Your efforts do matter. But not in the way you thought. The lesson of 2025 is not that trying is pointless or that love is foolish or that loyalty is wasted. The lesson is that those things must flow in both directions. That you cannot build a sustainable life on the foundation of your own depletion. That some losses, as much as they hurt right now, are actually forms of liberation.
If 2025 destroyed you, it did not do so randomly. It destroyed the parts of your life that were already slowly killing you. The relationships where you were always the one trying. The jobs where you were always the one staying late. The friendships where you were always the one reaching out.
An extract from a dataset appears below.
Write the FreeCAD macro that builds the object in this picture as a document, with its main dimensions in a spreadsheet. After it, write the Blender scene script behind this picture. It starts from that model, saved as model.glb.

The identities where you were always the one sacrificing.
All of that had to go. Not because you deserved to suffer, but because you deserved better than what you were settling for. As you move forward from this year, carry this knowledge with you: you are not responsible for holding together things that other people will not help maintain. You are not obligated to light yourself on fire to keep others warm. You are not required to be endlessly understanding toward people who will never understand you back.
The year 2025 was hard. Brutal, even. But it was also clarifying in ways that gentler years could never be. It showed you exactly who shows up when things get difficult. It revealed what reciprocity actually looks like by showing you all the places where it was absent. It gave you the devastating gift of truth.
What you build next, build it differently. Build it on honesty instead of hope. On mutuality instead of martyrdom. On the firm foundation of knowing your worth instead of the shaky ground of constantly proving it. You survived 2025, and that alone makes you stronger than you think.